-- Begin Data provided --

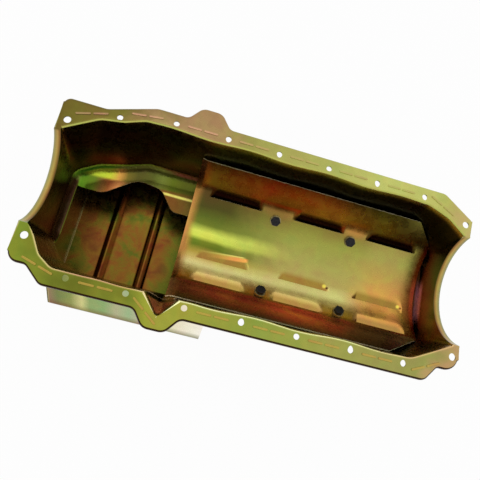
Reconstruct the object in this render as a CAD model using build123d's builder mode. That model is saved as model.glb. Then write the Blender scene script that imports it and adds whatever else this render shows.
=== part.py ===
from build123d import *
from math import cos, radians, sin, sqrt
import os

# Wet-sump engine oil pan with a windage tray, millimetres.
# The origin is on the gasket face, under the crankshaft line, in the middle of the rail bolts.
# +X is the front of the engine, +Y its left-hand side, +Z up to the engine block.

os.makedirs("parts", exist_ok=True)

# Sheet steel
sheet = 1.6                 # 16 gauge, the same for every pressing
hem = 5.0                   # height of the turned-down edge round the flange
weld_gap = 0.02             # what is left between two welded faces

# Rail and corner bolt holes
rail_pitch = 68.0           # along the engine
rail_bolts_each_way = 3     # bolts on each side of the middle one
rail_bolt_y = 110.0
rear_left_bolt_y = 96.5     # the one rail bolt that sits further in
rail_hole_d = 7.4
rear_bolt_inset = 11.6      # from the flange's rear edge
rear_bolt_y = 74.5
front_bolt_inset = 9.1      # from the flange's front edge
front_bolt_y = 87.7
corner_hole_d = 9.0

# Flange outline
rail_edge_y = 124.2         # outer edge of both rails
flange_rear_x = -273.6
flange_front_x = 275.6
rear_left_y = 104.0         # the left-hand rail is narrow at its rear end
rear_right_y = 106.0
front_left_y = 96.5
front_right_y = 105.0
lug_x = -96.3               # a dipstick lug stands out of each rail
lug_y = 142.8
lug_half_top = 13.0
lug_half_foot = 27.5

# Pressed beads that grip the gasket, each in two dashes
bead_height = 0.9
bead_width = 3.0
bead_dash = 18.5
bead_break = 2.5
bead_offset = 1.0           # further out than the bolt line

# Pressed trough
mouth_y = 102.3             # side walls at the gasket face
floor_y = 86.0              # side walls carried down to the floor
floor_depth = 119.0         # inside of the trough's floor
rear_land = 8.1             # flange left behind the trough, under the rear seal
front_land = 8.6
rear_lean = 1.5             # the end walls lean in by this much at the floor
front_lean = 0.2
floor_bend = 19.0           # inside radius between walls and floor
mouth_rear_x = flange_rear_x + rear_land
mouth_front_x = flange_front_x - front_land
floor_rear_x = mouth_rear_x + rear_lean
floor_front_x = mouth_front_x - front_lean

# Dipstick pocket in the right-hand wall
pocket_y = 128.5            # its sharp tip at the gasket face
pocket_half = 24.0
pocket_base_y = 98.0
pocket_depth = 99.0         # where it has run out into the wall
pocket_tip_r = 4.0

# Half-round seal seats in the end walls
seat_width = 9.0
rear_seat_r = 66.2
rear_seat_z = 27.3          # centre, above the gasket face
front_seat_r = 74.3
front_seat_z = 17.1

# Opening in the trough's floor, down to the sump
mouth_cut_depth = 99.0      # the trough's walls end here over the sump
ledge_y = 32.5              # edge of the floor that is left beside the opening
notch_right_x = -119.0      # round notch for the oil pump's pick-up
notch_left_x = -221.0
notch_peak_x = -178.0
notch_peak_y = 66.0
notch_shoulder_x = -141.0
notch_shoulder_y = 61.0
notch_right_r = 14.0
notch_shoulder_r = 22.0
notch_peak_r = 30.0
notch_left_r = 26.0

# Sump box
sump_depth = 188.0          # underside of its floor
sump_rear_x = -256.4        # inside of its rear plate
sump_front_x = -31.0
sump_half_width = 136.0     # inside, at its floor
sump_bend = 7.0
rib_width = 15.6            # round stiffening ribs across the floor, pressed upwards
rib_height = 3.5
rib_half_length = 104.0
rib_pitch = 60.5
rib_middle_x = -141.0
left_gusset_front_x = -171.0
right_gusset_front_x = -221.0

# Windage tray: an arc about the crankshaft line between two flat flanks, bent up steeper
tray_r = 102.5              # inside radius
tray_rear_x = -93.5
tray_front_gap = 4.3        # to the trough's front wall
tray_front_x = floor_front_x - tray_front_gap
tray_left_bend = 42.5       # where the flanks start, degrees from straight down
tray_right_bend = -39.5
tray_left_edge_y = 90.3     # upper edges of the flanks, inside
tray_left_edge_depth = 38.7
tray_right_edge_y = 95.7
tray_right_edge_depth = 30.0
tray_left_cut = 38.0        # length of the cut corner at the front, along the upper edge
tray_right_cut = 63.0

# Louvres of the tray: each row is (open edge in degrees from straight down, centres along X)
louvre_rows = (
    (34.7, (-32.5, 93.0, 205.3)),
    (-15.6, (-30.5, 90.5, 204.3)),
    (-37.7, (-31.0, 81.0, 205.5)),
)
louvre_length = 79.0
louvre_end_taper = 8.0
louvre_depth = 5.5
louvre_span = 8.6           # degrees from the open edge to the bend

# Tray fixings
fixing_xs = (29.3, 144.3)
left_fixing_angle = 30.2    # degrees from straight down
right_fixing_angle = -32.2
standoff_d = 12.7
bolt_d = 6.35
bolt_length = 16.0
bolt_clearance = 0.3        # on the diameter
head_across_flats = 12.7
head_height = 4.6
washer_d = 16.0
washer_height = 1.2

# Drain, low in the sump's rear plate
drain_y = 72.0
drain_rise = 24.0           # its middle, above the sump's underside
drain_depth = sump_depth - drain_rise
bung_d = 27.0
bung_length = 14.0
bung_proud = 1.0
drain_thread_d = 14.0
plug_length = 12.0
plug_across_flats = 19.0
plug_head_height = 8.0
plug_flange_d = 23.0
plug_flange_height = 2.0
drain_washer_d = 22.0
drain_washer_height = 1.5


# Label a finished piece and write it.
def finish(builder, name):
    builder.part.label = name
    export_step(builder.part, f"parts/{name}.step")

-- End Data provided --

▸ Exercise details
Only the lines from the first line of the material above through the line that contains "corner_hole_d = 9.0" should be quoted, each one exactly.

▸ Task answer
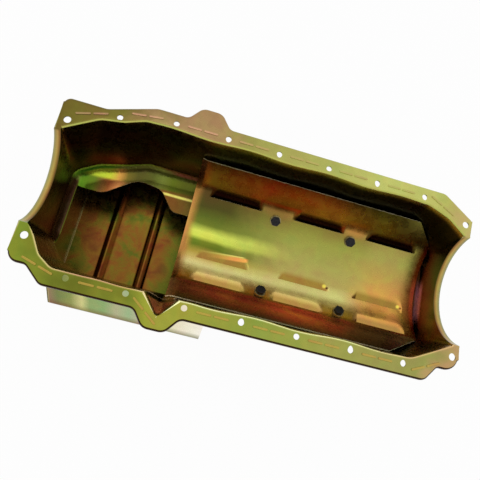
Reconstruct the object in this render as a CAD model using build123d's builder mode. That model is saved as model.glb. Then write the Blender scene script that imports it and adds whatever else this render shows.
=== part.py ===
from build123d import *
from math import cos, radians, sin, sqrt
import os

# Wet-sump engine oil pan with a windage tray, millimetres.
# The origin is on the gasket face, under the crankshaft line, in the middle of the rail bolts.
# +X is the front of the engine, +Y its left-hand side, +Z up to the engine block.

os.makedirs("parts", exist_ok=True)

# Sheet steel
sheet = 1.6                 # 16 gauge, the same for every pressing
hem = 5.0                   # height of the turned-down edge round the flange
weld_gap = 0.02             # what is left between two welded faces

# Rail and corner bolt holes
rail_pitch = 68.0           # along the engine
rail_bolts_each_way = 3     # bolts on each side of the middle one
rail_bolt_y = 110.0
rear_left_bolt_y = 96.5     # the one rail bolt that sits further in
rail_hole_d = 7.4
rear_bolt_inset = 11.6      # from the flange's rear edge
rear_bolt_y = 74.5
front_bolt_inset = 9.1      # from the flange's front edge
front_bolt_y = 87.7
corner_hole_d = 9.0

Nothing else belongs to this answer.